◆ **WHAT YOU SHOULD DO**: Reproduce all lines of the listing below in which the word "joints" occurs.

◆ **WORKING DATA**:
>>>

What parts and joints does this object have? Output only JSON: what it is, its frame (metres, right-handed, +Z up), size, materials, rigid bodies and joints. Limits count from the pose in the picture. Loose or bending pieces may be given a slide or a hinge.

<<<
>>>

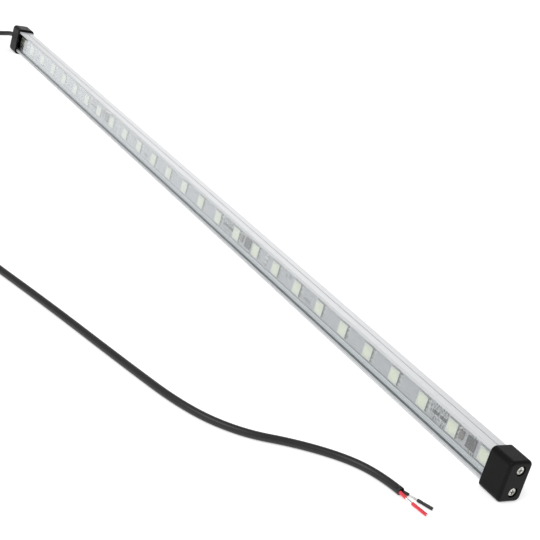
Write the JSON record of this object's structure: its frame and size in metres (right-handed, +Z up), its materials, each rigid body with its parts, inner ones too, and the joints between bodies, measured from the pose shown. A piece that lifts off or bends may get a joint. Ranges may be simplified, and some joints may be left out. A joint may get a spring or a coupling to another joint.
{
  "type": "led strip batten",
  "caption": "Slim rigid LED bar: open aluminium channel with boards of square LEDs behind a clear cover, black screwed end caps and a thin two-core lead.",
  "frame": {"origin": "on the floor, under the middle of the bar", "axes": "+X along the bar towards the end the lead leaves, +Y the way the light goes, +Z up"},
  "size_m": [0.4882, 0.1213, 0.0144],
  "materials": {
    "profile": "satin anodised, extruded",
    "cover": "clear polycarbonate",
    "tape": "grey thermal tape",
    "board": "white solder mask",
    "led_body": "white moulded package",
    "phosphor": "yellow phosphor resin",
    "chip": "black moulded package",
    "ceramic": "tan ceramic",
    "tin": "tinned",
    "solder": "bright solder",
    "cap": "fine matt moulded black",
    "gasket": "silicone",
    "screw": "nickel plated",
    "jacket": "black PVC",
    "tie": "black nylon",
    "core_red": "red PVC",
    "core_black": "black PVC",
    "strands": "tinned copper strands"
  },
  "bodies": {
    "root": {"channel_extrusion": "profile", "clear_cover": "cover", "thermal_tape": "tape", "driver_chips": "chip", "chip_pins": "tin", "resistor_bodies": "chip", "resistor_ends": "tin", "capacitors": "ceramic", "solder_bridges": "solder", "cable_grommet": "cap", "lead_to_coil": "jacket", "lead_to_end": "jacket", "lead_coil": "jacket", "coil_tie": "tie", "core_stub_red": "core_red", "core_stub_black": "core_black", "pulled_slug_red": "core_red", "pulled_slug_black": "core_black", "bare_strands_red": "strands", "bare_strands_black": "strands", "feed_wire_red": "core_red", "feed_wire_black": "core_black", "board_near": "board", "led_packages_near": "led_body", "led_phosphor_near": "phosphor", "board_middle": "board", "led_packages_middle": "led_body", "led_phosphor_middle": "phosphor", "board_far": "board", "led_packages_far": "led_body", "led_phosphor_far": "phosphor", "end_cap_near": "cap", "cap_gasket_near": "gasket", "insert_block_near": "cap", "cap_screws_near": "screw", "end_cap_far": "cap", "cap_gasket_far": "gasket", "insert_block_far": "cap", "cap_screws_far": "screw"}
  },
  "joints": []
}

<<<
>>>

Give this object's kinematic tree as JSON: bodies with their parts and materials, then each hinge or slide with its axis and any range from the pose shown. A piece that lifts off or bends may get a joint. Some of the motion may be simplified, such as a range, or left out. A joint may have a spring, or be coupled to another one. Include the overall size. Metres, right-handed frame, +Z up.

<<<

◆ **PROBLEM SOLUTION**:
What parts and joints does this object have? Output only JSON: what it is, its frame (metres, right-handed, +Z up), size, materials, rigid bodies and joints. Limits count from the pose in the picture. Loose or bending pieces may be given a slide or a hinge.
Write the JSON record of this object's structure: its frame and size in metres (right-handed, +Z up), its materials, each rigid body with its parts, inner ones too, and the joints between bodies, measured from the pose shown. A piece that lifts off or bends may get a joint. Ranges may be simplified, and some joints may be left out. A joint may get a spring or a coupling to another joint.
  "joints": []